16. Invalidity and severability
16.1 If any provision of this agreement shall be found to be illegal, void or invalid that shall not affect the legality and validity of the other provisions.
17. Entire agreement
17.1 This agreement sets forth the entire agreement between the parties with respect to the matters covered by it and supersedes and replaces all prior communications, representations, warranties, stipulations, undertakings and agreements, whether oral or written, between the parties.
18. Headings
18.1 Headings shall not affect the constitution of this agreement.
19. Law
This agreement shall be governed by and construed in accordance with English law.
20. Special Notices
20.1 The hosting of web sites under this agreement are contracted to a specialist third party. At time of writing this was IDAQ and Kualo. The Company reserves the right to change this hosting company / these hosting companies at any time, without prior notification to the Customer. In the event of such a transfer, the Customer will be notified within 14 days.

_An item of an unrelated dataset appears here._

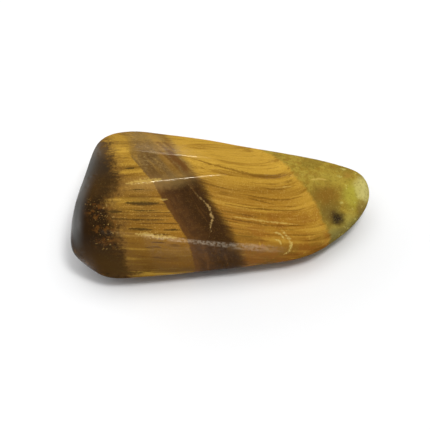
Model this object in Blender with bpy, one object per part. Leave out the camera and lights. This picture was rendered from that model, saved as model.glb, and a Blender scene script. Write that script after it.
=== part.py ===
"""A tumbled piece of tiger's eye, modelled in Blender as one solid.

A tumbled stone starts as a block broken from a seam.  Its break faces set the shape, and the
barrel then wears the edges between them round.  Here each break face is a plane with a facing and
a distance, and the stone is the block that the planes cut out, with its edges worn: the surface is
where the planes' soft maximum is nought.  A finely divided cube is drawn onto that surface, its
small pit and shallow hollows are pressed in, and its underside is levelled into a flat to rest on.

Run it with blender --background --python part.py, or from Blender's text editor.
The origin is the middle of the stone's bounding box, on the floor.  +X points to the thin end.
"""
import math

import bmesh
import bpy
import numpy as np

MM = 0.001

STONE = "stone"
COLLECTION = "tumbled_tigers_eye"

# Break faces of the block, each as (name, azimuth, elevation, distance, wear).
# Azimuth turns from +X towards +Y and elevation rises from level, in degrees: the face's facing.
# Distance is from the block's middle to the face, in mm.  Wear is how softly the face blends into
# its neighbours, in mm: the two faces at a crisp ridge have a wear near 0.1.
TOP_FACES = (
    ("front_slope", -62, 61, 3.60, 0.12),
    ("crown", 65, 77, 4.62, 0.08),
    ("back_slope", 78, 59, 5.20, 0.08),
    ("right_crown", 13, 79, 4.62, 0.12),
)
WALL_FACES = (
    ("front_wall", -83, 18, 6.32, 0.35),
    ("back_wall", 80, -10, 8.01, 0.30),
    ("back_corner", 118, -12, 12.72, 0.40),
    ("left_end", 167, 9, 15.79, 0.40),
    ("left_end_low", 180, 0, 17.08, 0.40),
)
RIM_FACES = (
    ("back_rim_left", 81.6, 35, 7.46, 0.30),
    ("back_rim_right", 71, 34, 8.42, 0.30),
    ("left_corner_back", 160, 14, 16.08, 0.30),
    ("left_corner_top", 130, 28, 14.12, 0.30),
    ("left_corner_front", -133, -27, 14.79, 0.70),
    ("front_rim", -82, -35, 7.46, 0.30),
)
TIP_FACES = (
    ("tip_back", 58, 31, 11.46, 0.40),
    ("tip_upper", 27, 17, 16.45, 0.40),
    ("tip_end", 0, 0, 17.80, 0.40),
    ("tip_lower", -25, -16, 15.59, 0.40),
    ("tip_front", -44, -26, 12.09, 0.40),
    ("tip_heel", -60, -31, 9.89, 0.40),
    ("tip_under", 4, -64, 9.27, 0.50),
)
# Broad bevels between the top faces and the ends, where the barrel wore the most.
BEVEL_FACES = (
    ("left_shoulder_back", 160, 45, 14.57, 0.40),
    ("left_shoulder_front", -165, 43, 15.51, 0.40),
    ("left_shoulder_corner", -125, 20, 14.99, 0.50),
    ("left_shoulder_top", 150, 55, 11.95, 0.40),
    ("left_bevel_front", -128, 63, 10.60, 0.25),
    ("front_bevel", -76, 40, 5.20, 0.25),
    ("tip_bevel_end", 5, 42, 13.20, 0.35),
    ("tip_bevel_lower", -28, 25, 13.36, 0.35),
    ("tip_bevel_front", -50, 15, 10.67, 0.35),
)
UNDER_FACES = (
    ("belly", -90, -90, 5.50, 0.30),
    ("front_under", -88, -60, 6.91, 0.50),
    ("back_under", 70, -42, 7.60, 0.50),
    ("left_under", 178, -42, 14.15, 0.50),
)
FACES = TOP_FACES + WALL_FACES + RIM_FACES + TIP_FACES + BEVEL_FACES + UNDER_FACES

# The ridges between the top faces are crisp for CRISP_REACH on both sides of CRISP_MIDDLE along X.
# Beyond that they blunt over BLUNTING_LENGTH, until their wear has grown by BLUNTED, all in mm.
CRISP_MIDDLE = -5.0
CRISP_REACH = 3.5
BLUNTING_LENGTH = 7.0
BLUNTED = 0.35

# The barrel leaves no face dead flat: long low swells, each as (direction, wavelength, height) in mm.
SWELLS = (
    ((0.25, 0.9, 0.1), 9.0, 0.030),
    ((-0.4, 0.8, 0.5), 6.1, 0.012),
    ((0.5, -0.3, 0.9), 4.3, 0.012),
)

# Hollows that the barrel didn't reach, each as (name, middle, radius, depth) in mm.
HOLLOWS = (
    ("tip_pit", (13.45, -1.44, -0.45), 0.85, 0.35),
    ("tip_scallop", (13.2, -3.5, -1.4), 2.2, 0.14),
    ("back_scallop", (-5.0, 8.6, -3.6), 4.0, 0.40),
    ("back_nick", (6.5, 6.2, -2.6), 1.9, 0.20),
    ("left_scallop", (-16.3, -1.8, -2.4), 2.6, 0.22),
)
PIT_MIDDLE, PIT_RADIUS = HOLLOWS[0][1:3]

# The underside is level up to this height, which leaves a flat to rest on.
FLAT_HEIGHT = -5.40

# The line inside the block, thick end to thin end, that the cube's points are pushed out from.
SPINE_LEFT = (-9.5, 0.2, 0.0)
SPINE_RIGHT = (10.5, -0.2, -1.9)

CUBE_CUTS = 24
PIT_REFINEMENTS = 2
FARTHEST = 40.0
BISECTIONS = 44

STONE_COLOUR = (0.352, 0.185, 0.038, 1.0)
STONE_ROUGHNESS = 0.16
QUARTZ_IOR = 1.544
SMOOTH_UP_TO = 35.0


def facing(azimuth, elevation):
    """Return the unit vector that a face looks along."""
    around, up = math.radians(azimuth), math.radians(elevation)
    return (math.cos(up) * math.cos(around), math.cos(up) * math.sin(around), math.sin(up))


FACINGS = np.array([facing(azimuth, elevation) for _, azimuth, elevation, _, _ in FACES])
DISTANCES = np.array([distance for *_, distance, _ in FACES])
WEAR = np.array([wear for *_, wear in FACES])
ON_TOP = np.arange(len(FACES)) < len(TOP_FACES)


def swell(points):
    """Return how far the worn surface stands above the flat break faces at each point."""
    height = np.zeros(len(points))
    for direction, wavelength, rise in SWELLS:
        height += rise * np.sin(points @ np.array(direction) * 2.0 * math.pi / wavelength)
    return height


def wear_at(points):
    """Return each face's wear at each point: the top faces blunt away from their crisp middle."""
    beyond = (np.abs(points[:, 0] - CRISP_MIDDLE) - CRISP_REACH) / BLUNTING_LENGTH
    beyond = np.clip(beyond, 0.0, 1.0)
    blunt = BLUNTED * beyond**2 * (3.0 - 2.0 * beyond)
    return WEAR + blunt[:, None] * ON_TOP


def pull_of_faces(points):
    """Return each face's share in the soft maximum.  The shares add up to 1 on the surface."""
    beyond = points @ FACINGS.T - DISTANCES - swell(points)[:, None]
    return np.exp(np.clip(beyond / wear_at(points), -60.0, 30.0))


def onto_surface(directions):
    """Return the points of the worn block that lie along each direction from its spine."""
    left, right = np.array(SPINE_LEFT), np.array(SPINE_RIGHT)
    start = (left + right) / 2.0 + (right - left) / 2.0 * directions[:, :1]
    near = np.zeros(len(directions))
    far = np.full(len(directions), FARTHEST)
    for _ in range(BISECTIONS):
        middle = (near + far) / 2.0
        inside = pull_of_faces(start + directions * middle[:, None]).sum(axis=1) < 1.0
        near = np.where(inside, middle, near)
        far = np.where(inside, far, middle)
    return start + directions * near[:, None]


def outward(points):
    """Return the surface's normal at each of its points."""
    normals = (pull_of_faces(points) / wear_at(points)) @ FACINGS
    return normals / np.linalg.norm(normals, axis=1)[:, None]


def press_hollows(points):
    """Return the points with each hollow pressed in along the surface's normal."""
    normals = outward(points)
    depth = np.zeros(len(points))
    for _, middle, radius, deepest in HOLLOWS:
        away = np.linalg.norm(points - np.array(middle), axis=1) / radius
        depth += np.where(away < 1.0, deepest * np.cos(away * math.pi / 2.0) ** 2, 0.0)
    return points - normals * depth[:, None]


def places_of(cube):
    """Return a bmesh's vertex places as an array."""
    return np.array([vertex.co[:] for vertex in cube.verts])


def directions_of(cube):
    """Return the way out from the middle to each of the cube's points, spread evenly."""
    spread = np.tan(places_of(cube) * math.pi / 4.0)
    return spread / np.linalg.norm(spread, axis=1)[:, None]


def divided_cube():
    """Make a cube of side 2 whose faces are grids of small triangles, smallest around the pit."""
    cube = bmesh.new()
    bmesh.ops.create_cube(cube, size=2.0)
    bmesh.ops.subdivide_edges(cube, edges=cube.edges[:], cuts=CUBE_CUTS, use_grid_fill=True)
    bmesh.ops.triangulate(cube, faces=cube.faces[:])
    for refinement in range(PIT_REFINEMENTS):
        surface = onto_surface(directions_of(cube))
        reach = PIT_RADIUS * (2.0 - 0.5 * refinement)
        near = np.linalg.norm(surface - np.array(PIT_MIDDLE), axis=1) < reach
        cube.verts.index_update()
        edges = [edge for edge in cube.edges if all(near[v.index] for v in edge.verts)]
        bmesh.ops.subdivide_edges(cube, edges=edges, cuts=1)
        bmesh.ops.triangulate(cube, faces=cube.faces[:])
    return cube


def stand_on_floor(points):
    """Return the points with the bounding box's middle over the origin and the flat on the floor."""
    lowest, highest = points.min(axis=0), points.max(axis=0)
    middle = (lowest + highest) / 2.0
    return points - np.array((middle[0], middle[1], lowest[2]))


def stone_mesh():
    """Draw the divided cube onto the worn block and return it as a mesh, in metres."""
    cube = divided_cube()
    points = press_hollows(onto_surface(directions_of(cube)))
    points[:, 2] = np.maximum(points[:, 2], FLAT_HEIGHT)
    points = stand_on_floor(points)
    for vertex, place in zip(cube.verts, points):
        vertex.co = place * MM
    bmesh.ops.recalc_face_normals(cube, faces=cube.faces[:])
    mesh = bpy.data.meshes.new(STONE)
    cube.to_mesh(mesh)
    cube.free()
    mesh.shade_smooth()
    mesh.set_sharp_from_angle(angle=math.radians(SMOOTH_UP_TO))
    return mesh


def stone_material():
    """Make the golden brown of polished tiger's eye."""
    material = bpy.data.materials.new("polished_tigers_eye")
    material.use_nodes = True
    shader = material.node_tree.nodes["Principled BSDF"]
    shader.inputs["Base Color"].default_value = STONE_COLOUR
    shader.inputs["Roughness"].default_value = STONE_ROUGHNESS
    shader.inputs["Metallic"].default_value = 0.0
    shader.inputs["IOR"].default_value = QUARTZ_IOR
    material.diffuse_color = STONE_COLOUR
    return material


def clear_scene():
    """Remove every object of the open scene."""
    for item in list(bpy.data.objects):
        bpy.data.objects.remove(item, do_unlink=True)


def build():
    """Make the stone in a collection of its own."""
    clear_scene()
    collection = bpy.data.collections.new(COLLECTION)
    bpy.context.scene.collection.children.link(collection)
    stone = bpy.data.objects.new(STONE, stone_mesh())
    stone.data.materials.append(stone_material())
    collection.objects.link(stone)
    return stone


if __name__ == "__main__":
    build()
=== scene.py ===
# %% [markdown]
# # A tumbled tiger's eye
#
# Tiger's eye is quartz that grew through a seam of asbestos fibres, so the stone is full of fine
# straight fibres.  Rusted iron between them gives the gold and the brown.  This piece was broken
# from its seam and turned in a barrel with grit, then with polish, until its edges were round and
# its faces shone.
#
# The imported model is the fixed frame: it says where the stone is and how big it is.  Everything
# below makes the stone's fine skin, its colours and its polish, and puts it in plain studio light.

import math
import random

import bmesh
import bpy
import numpy as np
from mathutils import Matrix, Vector


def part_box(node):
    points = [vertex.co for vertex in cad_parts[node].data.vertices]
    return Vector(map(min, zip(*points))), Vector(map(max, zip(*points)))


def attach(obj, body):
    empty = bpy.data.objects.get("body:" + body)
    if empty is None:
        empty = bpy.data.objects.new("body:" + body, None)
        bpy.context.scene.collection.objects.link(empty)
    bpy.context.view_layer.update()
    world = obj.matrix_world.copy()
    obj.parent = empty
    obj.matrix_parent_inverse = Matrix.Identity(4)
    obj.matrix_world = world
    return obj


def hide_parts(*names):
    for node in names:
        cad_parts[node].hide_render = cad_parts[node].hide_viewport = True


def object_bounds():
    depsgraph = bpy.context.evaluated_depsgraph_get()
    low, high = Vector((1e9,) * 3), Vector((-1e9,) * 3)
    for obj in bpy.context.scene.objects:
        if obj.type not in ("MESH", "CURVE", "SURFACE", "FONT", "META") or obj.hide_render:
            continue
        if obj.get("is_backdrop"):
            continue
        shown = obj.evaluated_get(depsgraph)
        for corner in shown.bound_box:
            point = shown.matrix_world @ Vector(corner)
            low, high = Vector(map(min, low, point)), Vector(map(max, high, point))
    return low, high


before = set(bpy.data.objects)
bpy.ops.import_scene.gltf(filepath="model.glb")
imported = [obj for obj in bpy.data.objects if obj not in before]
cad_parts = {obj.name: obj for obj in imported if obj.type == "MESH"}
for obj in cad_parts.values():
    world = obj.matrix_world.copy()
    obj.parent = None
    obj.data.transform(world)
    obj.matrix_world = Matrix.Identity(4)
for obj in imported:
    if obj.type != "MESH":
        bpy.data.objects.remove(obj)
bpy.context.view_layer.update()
MM = 0.001

print("nodes in the frame:", sorted(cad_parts))

# %% [markdown]
# ## The worn block
#
# The solid in the frame was made from the flat faces that the stone broke along.  Its faceted
# surface is coarse, because it is there to be held and weighed.  One way to a finer surface would
# be to smooth that mesh, but smoothing shrinks a stone and rounds the ridges that the polish
# catches.  So the same recipe is run again on a finer grid: each break face is a plane with a
# facing and a distance, and the surface is where the planes' soft maximum is nought.

# %% The break faces
# Each face is (azimuth, elevation, distance, wear).  The angles are in degrees, azimuth turning
# from +X towards +Y and elevation rising from level.  Distance is from the block's middle, and
# wear is how softly the face blends into its neighbours, both in mm.
TOP_FACES = (
    (-62, 61, 3.60, 0.12),
    (65, 77, 4.62, 0.08),
    (78, 59, 5.20, 0.08),
    (13, 79, 4.62, 0.12),
)
WALL_FACES = (
    (-83, 18, 6.32, 0.35),
    (80, -10, 8.01, 0.30),
    (118, -12, 12.72, 0.40),
    (167, 9, 15.79, 0.40),
    (180, 0, 17.08, 0.40),
)
RIM_FACES = (
    (81.6, 35, 7.46, 0.30),
    (71, 34, 8.42, 0.30),
    (160, 14, 16.08, 0.30),
    (130, 28, 14.12, 0.30),
    (-133, -27, 14.79, 0.70),
    (-82, -35, 7.46, 0.30),
)
TIP_FACES = (
    (58, 31, 11.46, 0.40),
    (27, 17, 16.45, 0.40),
    (0, 0, 17.80, 0.40),
    (-25, -16, 15.59, 0.40),
    (-44, -26, 12.09, 0.40),
    (-60, -31, 9.89, 0.40),
    (4, -64, 9.27, 0.50),
)
BEVEL_FACES = (
    (160, 45, 14.57, 0.40),
    (-165, 43, 15.51, 0.40),
    (-125, 20, 14.99, 0.50),
    (150, 55, 11.95, 0.40),
    (-128, 63, 10.60, 0.25),
    (-76, 40, 5.20, 0.25),
    (5, 42, 13.20, 0.35),
    (-28, 25, 13.36, 0.35),
    (-50, 15, 10.67, 0.35),
)
UNDER_FACES = (
    (-90, -90, 5.50, 0.30),
    (-88, -60, 6.91, 0.50),
    (70, -42, 7.60, 0.50),
    (178, -42, 14.15, 0.50),
)
FACES = np.array(TOP_FACES + WALL_FACES + RIM_FACES + TIP_FACES + BEVEL_FACES + UNDER_FACES)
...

20.2 The Company is acting as an agent (or reseller) for the hosting company/ies named above. The Customer may approach the hosting company directly for technical support, or they may utilise the services of Through the Line who will do everything in their power to assist with any technical issues, however, due to circumstances beyond their control, the Company may be unable to action any remedy.
20.3 E-Mail forwarding, POP boxes, IMAP and SMTP mail services are also part of this contracted agreement, and the same technical support caveats apply as in 20.2 above.